As a gamma radiation detector it is proposed to develop a scintillation detector based on crystals of lutetium aluminate activated by cerium (LuAlO3:Ce) and position-sensitive PM of special construction.

As a radiation modulator it is proposed to develop mobile coded matrix and an optimal scheme of its motion.

Within the given project it is assumed to consider an ability to use space-time modulation technique to improve the spatial resolution of currently available tomographs.

The expected results are:


- experimental prototypes of scintillation LuAlO3:Ce crystals, positron-sensitive PMs and laboratory model of the detecting system on their base,
- computer model of image reconstruction for PET-scanner with space-time radiation modulation by coded apertures,
- laboratory mock-up of PET-detector with spatial resolution ~1 mm.

Works under the project are proposed to be carried out in the following directions:


1. Development, study and optimization of detector characteristics, based on position-sensitive photoelectron multiplier with LuAlO3:Ce crystal.
2. Development of image reconstruction technique with space-time radiation modulation. Carrying out of computations to optimize detector and modulator characteristics.
3. Computational theoretical and experimental studies of detecting system model on the base of scintillation position-sensitive detectors and devices for space-time modulation of gamma radiation.
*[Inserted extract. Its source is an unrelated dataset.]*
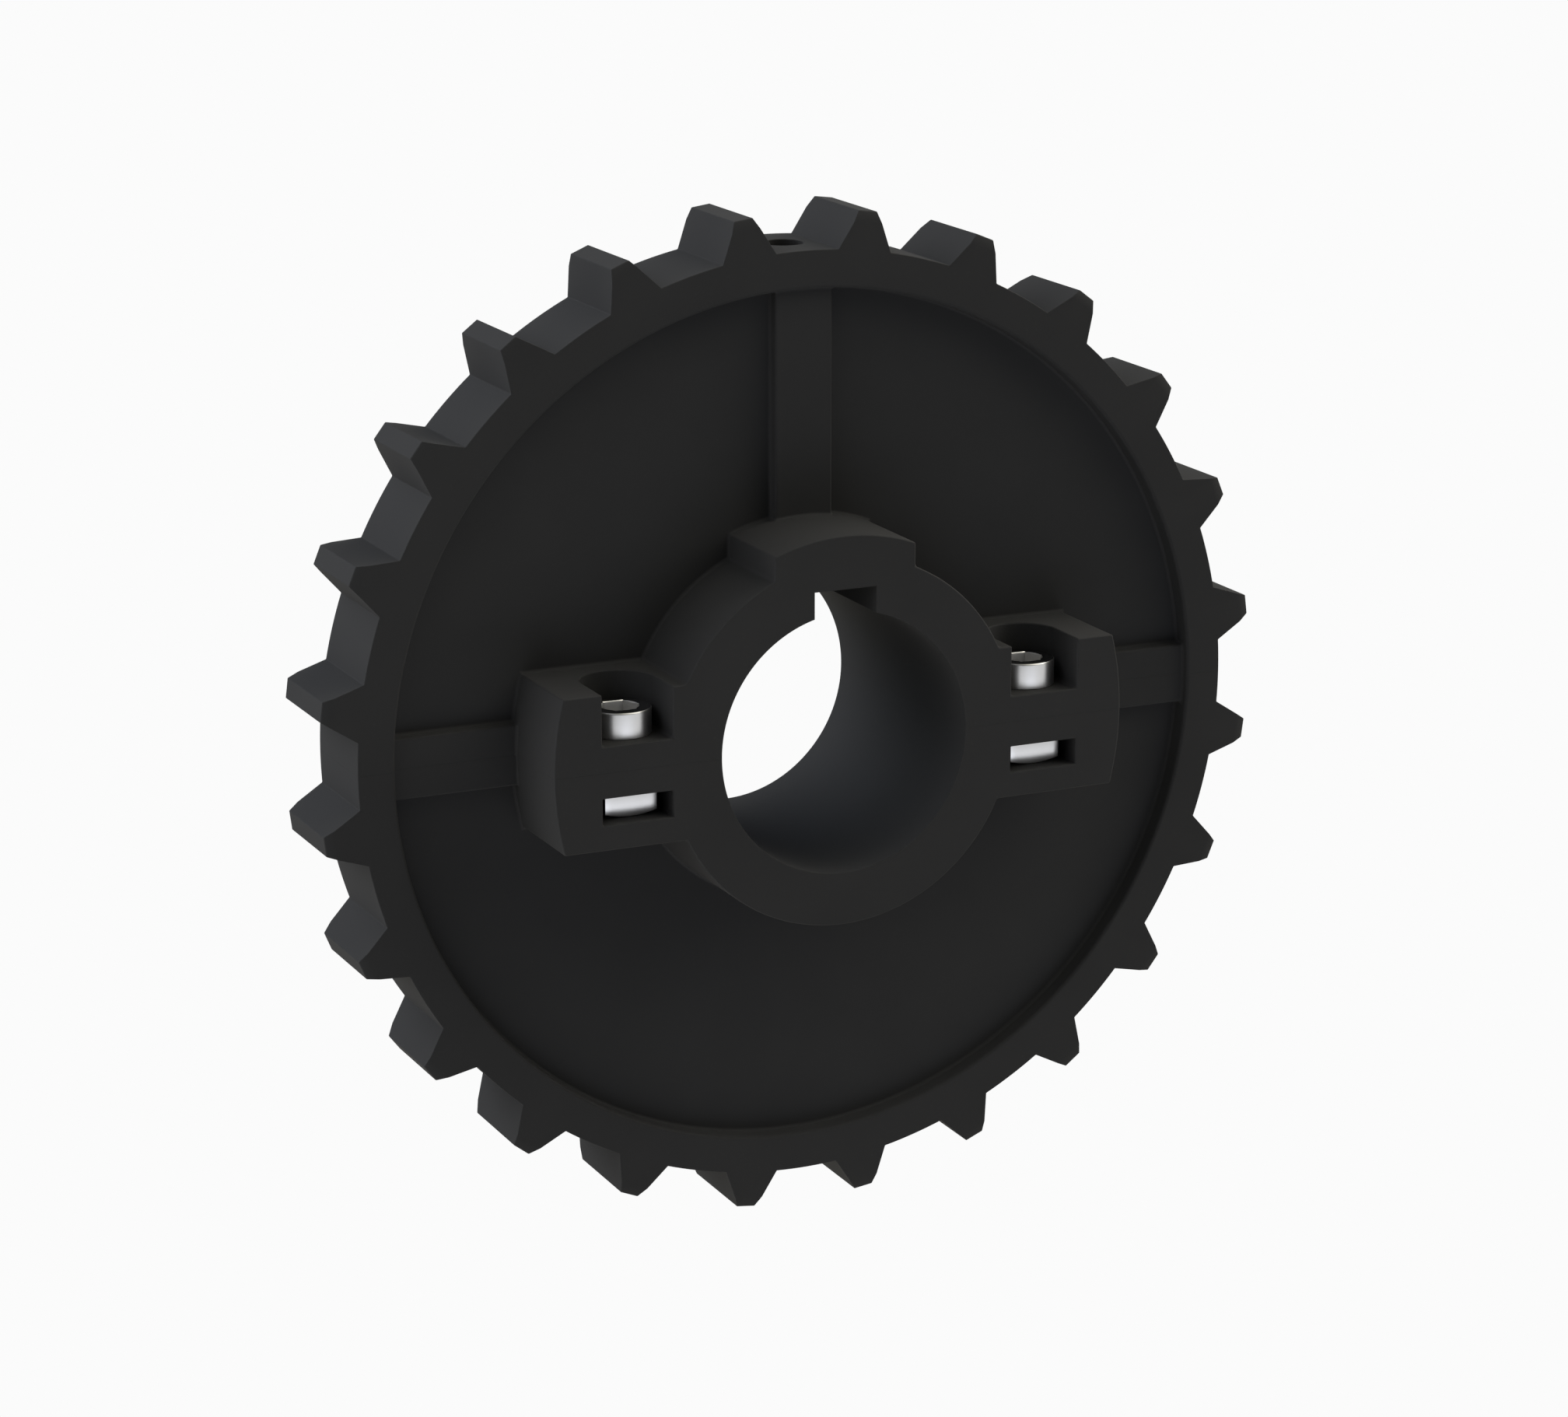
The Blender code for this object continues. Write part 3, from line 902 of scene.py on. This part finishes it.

The cooperation and information exchange will be arranged between scientists and scientific institutes of Russia and foreign countries within this project which will allow experts engaged in nuclear weapons development to take part in nuclear medicine studies. We would like to invite the following scientists from the USA to participate in the project: Dr. Simon R. Cherry - Crump Institute for Biological Imaging, Department of Molecular and Medical Pharmacology UCLA School of Medicine, Los Angeles, CA, Dr. S. E. Derenzo - Lawrence Berkeley Laboratory, University of California, Berkeley, CA 94720, Dr. Jorge Uribe - University of Texas, MD Anderson Cancer Center, Houston, Texas 77030, Dr. M.S. Kaplan - University of Washington and European Community: Dr. F. de Notaristefani - INFN, Sezione di Roma I and Dipartimento di Fizica, Universita di Roma III, Italy, Dr. R. Pani - Dipartimento di Medicina Sperimentale, Universita "La Sapienza" Roma, Italy, Prof. C.v.Eijk, TUD, Delft, Netherlands, Prof. De Voigt, TUE, Eindhoven, Netherlands. The subjects of their studies are close to the given project subject, that's why, despite distinction in methodology, it seems useful to us to establish international cooperation for the development of PET-scanners with high spatial resolution.